Black money encourages over-financing of business which is as dangerous as under-financing. These trends add further to the inflationary pressures in the country.
One of the worst consequences of black money and tax evasion is their pernicious effect on the general moral fibre of society.
They put integrity at a discount and place a premium on vulgar display of wealth. This shatters the faith of the common man in the dignity of honest labour and virtuous living.
For the first time in January 1981 the Central Government officially recognised the existence of black money in our economy and announced a scheme for allowing people with black money to invest it in Special Bearer Bonds without fear of being questioned about the source of their income.

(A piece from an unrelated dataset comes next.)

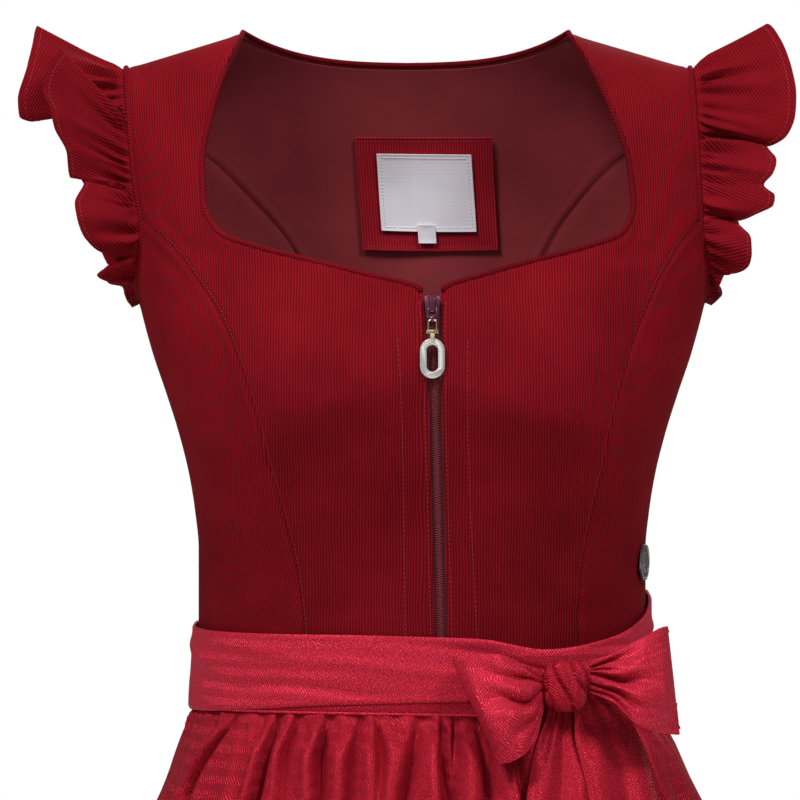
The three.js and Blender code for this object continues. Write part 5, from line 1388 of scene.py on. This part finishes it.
# %% Depth of the apron
def apron_out(phi, z):
    """How far the apron stands before the skirt's form, folds and all."""
    knots = np.arange(GATHERS * 2 + 3)
    inside = -APRON_EDGE + SIDE_HEM + 2 * (APRON_EDGE - SIDE_HEM) * uneven(GATHERS * 2, 1)
    places = np.concatenate([[-APRON_EDGE], inside, [APRON_EDGE]])
    j = np.interp(phi, places, knots)
    hem = (knots == 0) | (knots == knots[-1])
    broad_at = np.where(hem, 0, np.cos(math.pi * knots / 2) * unlike(knots, 4))
    broad = through(broad_at, np.clip(j, 0, len(knots) - 1))
    low = read(BAND_LOW, "phi", "z", phi)
    under = np.maximum(0, low - z)
    level = z - (low + 372.4) * np.clip(1 - under / 60, 0, 1)
    full = 5 * ease((phi + 78) / 26) * ease((18 - phi) / 14) * ease(under / 20) * ease((z + 520) / 90)
    total = read(APRON, "z", "out", level) + read(APRON, "z", "broad", level) * broad + full
    for k, (da, db, dc, width) in enumerate(rows_of(APRON_FOLDS)[:, 3:]):
        across = 2.35 * (phi - fold_line(k + 1, z))
        depth = np.interp(-level, [372, 380, 392, 413, -FOLDS_END], [0, da, db, dc, 0])
        depth = depth * (1.6 + 0.18 * full)
        slot = np.exp(-((across / np.where(across < 0, 1.2, 2.3)) ** 2))
        slope = np.exp(-((across / np.where(across < 0, 0.5, 1.7) / width) ** 2))
        crest = 0.28 * np.exp(-(((across + 1.5 * width) / (1.1 * width)) ** 2))
        total = total + depth * (crest - 0.62 * slot - 0.55 * slope)
    place = (phi + APRON_EDGE) / (2 * APRON_EDGE) * TUCKS
    fresh = under / 5
    total = total + 2.4 * through(TUCK_DEPTHS, place - 0.12 * under) * fresh * np.exp(1 - fresh)
    total = total + 0.5 * np.sin(phi * 0.9 + z / 19) * np.sin(phi * 0.37 + z / 31)
    least = 2.0 + 0.3 * read(SKIRT, "z", "fold", z)
    return np.where(total > least + 1, total, least + np.exp(np.minimum(total - least - 1, 0)))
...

The 10 year special bonds were offered at a face value of Rs. 10,000 per bond. Investors are entitled to receive Rs. 12,000 on each bond after the expiry of the 10-year period. These bonds confer tax-free benefits to the owners, sellers and buyers of the bonds.
The decision to float the Special Bearer Bonds was primarily based on the need to raise additional resources for development purposes without resorting to a heavy dose of deficit financing and excessive taxation.
The issue of Special Bearer Bonds, released twice, could tap only about Rs. 1,600 cores of black money which constitutes only a fraction of the existing black money.
One method which has been tried a number of times in India to unearth black money is Voluntary Disclosure of Income (VDI). The first VDI Scheme was experimented between May and October, 1951. This yielded additional revenue of about Rs. 11 crores.
There were further VDI Schemes in 1965-66 but total tax yield from these two schemes was only Rs. 16.2 crores. Another Voluntary Disclosure scheme was experimented in October, 1975, which covered both income and wealth.
This brought in total revenue of Rs. 250 crores by way of taxes on income and wealth which were voluntarily disclosed. In 1977-78 when the Rs. 1,000 notes were demonetised, as much as Rs. 800 crores went out of circulation.